— Оксана, это кто? Оксана, взяв Ивана под руку и прислонившись к нему, с вызовом ответила:
— Мой друг, брат и защитник, — и, заглядывая снизу вверх в лицо Ивана, спросила, — правда, Ванятка?
Иван застеснялся, но, тем не менее, громко и уверенно ответил:
— Само собой.
А другая девчонка уже почти серьезно спросила:
— Правда, что вы на медведя ходили?
Иван посмотрел на нее с веселой бесинкой и вдруг, изобразив дикого зверя, зарычал, оскалив свои белые ровные зубы. Все дружно рассмеялись, а девочка обиженно села за свою парту и уткнулась в книжку.
Оксана Ивану тоже нравилась, но он старался скрывать свои чувства, был сдержан, понимал, что он старше и, значит, должен охранять девочку, предостерегать ее от неверных поступков.
Оксана и по развитию, и по воспитанию во многом превосходила Ивана, но все, же как-то естественно и просто признала его старшинство и не скрывала этого. А после того, как они съездили к Василию Лукичу, а вместе с ним и к могилке у березы и Оксана узнала, что Иван привез прах своего отца за столько километров, она еще больше зауважала его.
Надежды Риты Ивановны на то, что Василий Лукич поселится вместе с ними, не оправдались — он категорически отказался.

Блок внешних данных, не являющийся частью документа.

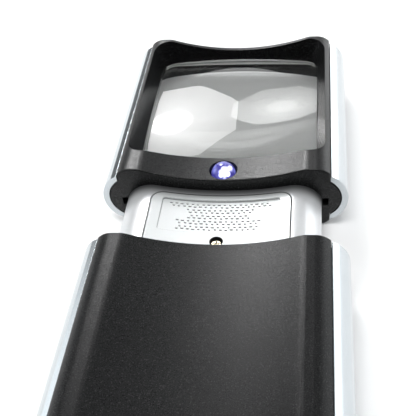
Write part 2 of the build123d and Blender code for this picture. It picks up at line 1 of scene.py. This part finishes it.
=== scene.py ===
"""Pocket slide-out magnifier with a violet lamp, lying pulled out on a white table.

Metres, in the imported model's frame: +X across the lens, +Y along the slide
towards the lens head, +Z up.
"""
import bpy
import math
from mathutils import Euler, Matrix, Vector


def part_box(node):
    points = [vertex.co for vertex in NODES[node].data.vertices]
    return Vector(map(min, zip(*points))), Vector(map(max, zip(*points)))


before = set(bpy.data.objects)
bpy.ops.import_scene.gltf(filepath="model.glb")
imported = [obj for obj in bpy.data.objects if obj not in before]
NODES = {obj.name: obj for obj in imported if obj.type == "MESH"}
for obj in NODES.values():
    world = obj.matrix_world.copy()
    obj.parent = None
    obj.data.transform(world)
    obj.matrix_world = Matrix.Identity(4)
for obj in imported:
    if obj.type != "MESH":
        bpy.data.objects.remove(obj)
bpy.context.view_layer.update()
MM = 0.001

# ---- colours, linear ----
BLACK = (0.0045, 0.0047, 0.005)
BLACK_PATCH = (0.008, 0.0082, 0.0085)
BLACK_SPECK = (0.045, 0.0455, 0.046)
BLACK_WORN = (0.03, 0.031, 0.032)
# darkened worn edges together with painted shade in crevices
GRIME_AND_SHADE = (0.13, 0.133, 0.137)
# painted shade and reflection of the head on the slider next to it
HEAD_SHADE = (0.035, 0.036, 0.038)
# painted shade of the deep counterbore around the door screw
BORE_SHADE = (0.008, 0.008, 0.008)
LAMP_BODY = (0.05, 0.05, 0.2)
LAMP_VIOLET = (0.32, 0.35, 0.95)
LAMP_DEEP_VIOLET = (0.05, 0.04, 0.3)
LAMP_WHITE = (0.95, 0.96, 1.0)

# each pair is a finish's main colour and its darker patches
RAIL = ((0.64, 0.68, 0.705), (0.55, 0.59, 0.61))
SLIDER_PAINT = ((0.78, 0.79, 0.8), (0.7, 0.71, 0.72))
DOOR_PAINT = ((0.74, 0.76, 0.76), (0.67, 0.69, 0.69))
# grey tint on clear acrylic: painted shade of the table seen through the lens
LENS_SHADE_TINT = ((0.72, 0.73, 0.722), (0.765, 0.77, 0.762))
NICKEL = ((0.84, 0.79, 0.66), (0.52, 0.43, 0.3))
BRASS = ((0.78, 0.58, 0.26), (0.6, 0.42, 0.17))
SPRING = ((0.7, 0.7, 0.69), (0.5, 0.5, 0.49))
CELL = ((0.78, 0.78, 0.79), (0.62, 0.62, 0.63))
BOARD = ((0.02, 0.16, 0.06), (0.015, 0.11, 0.045))
CERAMIC = ((0.02, 0.02, 0.02), (0.04, 0.04, 0.04))
RED = ((0.55, 0.02, 0.015), (0.42, 0.015, 0.012))
WIRE_BLACK = ((0.02, 0.02, 0.02), (0.035, 0.035, 0.035))
TABLE = ((0.9, 0.9, 0.9), (0.92, 0.922, 0.922))

# ---- stretches of a texture; 1 is even, less draws it out along that axis ----
EVEN = (1.0, 1.0, 1.0)
FINE_LINES = (1.0, 0.02, 1.0)
SCRATCHES = (1.0, 0.12, 1.0)
WIPES = (1.0, 0.35, 1.0)
LONG_PATCHES = (1.0, 0.5, 1.0)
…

На могилку съездил, долго стоял вместе со всеми, поплакал, трижды перекрестился и все же попросил сначала отвезти его домой. С Иваном простился по-мужски, но все, же в конце дрожащими губами Василий Лукич прошептал:
— Прощай, Ванек, может, в последний раз мы видимся, давай поцелуемся». Они обнялись и несколько секунд стояли так, потом дед повернулся и, не оглядываясь, пошел, сутулясь своей огромной фигурой, к серому крестьянскому дому. Видно, там его судьба, его остаток жизни.
Так они расстались с Василием Лукичом, отцом той, которая родила Ивана и кого он так и не видел.
Других чем-нибудь примечательных эпизодов вроде бы и не было, все было обычно и естественно. И вот теперь этот общий вагон. Иван несколько раз на день спускался с верхней полки вниз и то исключительно по естественным надобностям, наливая в термос, чай, покупал в станционных киосках булки, пирожки, колбасу, ел и тут же, подложив рюкзак под голову, спал и спал. А поезд все катился и катился на восток. Иван стал подумывать, не дать ли ему еще одну телеграмму, но потом решил не создавать проблем Виктору Ивановичу с организацией встречи — доберется сам. На последней большой станции Новосибирск поезд стоял долго, потом, наконец, двинулся. Было раннее утро, начинался двадцать третий день путешествия Ивана по необъятным просторам матушки-России. Монотонный стук колес, равномерное покачивание убаюкивало, и Иван снова задремал. В вагоне было тепло. Люди, сидевшие, полулежавшие и лежавшие, одним своим дыханием поднимали температуру. Все старались говорить потише, но не всегда это удавалось, иногда по несколько часов болезненно плакал ребенок или бушевали подвыпившие мужики, и тогда Иван просыпался и безразлично смотрел на потолок вагона. А вот сейчас было тихо, через несколько часов он выйдет на своей затерявшейся в таежных просторах станции и окунется в другую жизнь, привычную, понятную, почувствует ту природу, с которой он вырос, которой он дышал. Везде есть жизнь, и в железнодорожном вагоне тоже. Иван сквозь дремоту слышал, как проводники предлагали чай, ему хотелось, есть, но в кармане остались последние пять рублей, которые он берег на дорогу от станции до дома. Вот будет радости, когда он совершенно неожиданно появится! Виктор не проявит бурных восторгов, он всегда сдерживает себя, хотя человек веселый и жизнерадостный, а вот тетя Настя — эта уж очень эмоциональна. А еще он увидит животных, со всеми поздоровается, каждого погладит, приласкает, и животные ответят тем же. Они всегда радуются нежности и доброте человеческой, а доброты у Ивана хватает, нежность распирает душу.
А колеса стучат и стучат, мелькают крохотные разъезды и полустанки, поезд идет на восток, с каждым мигом приближая к радостным встречам или горестным расставаниям.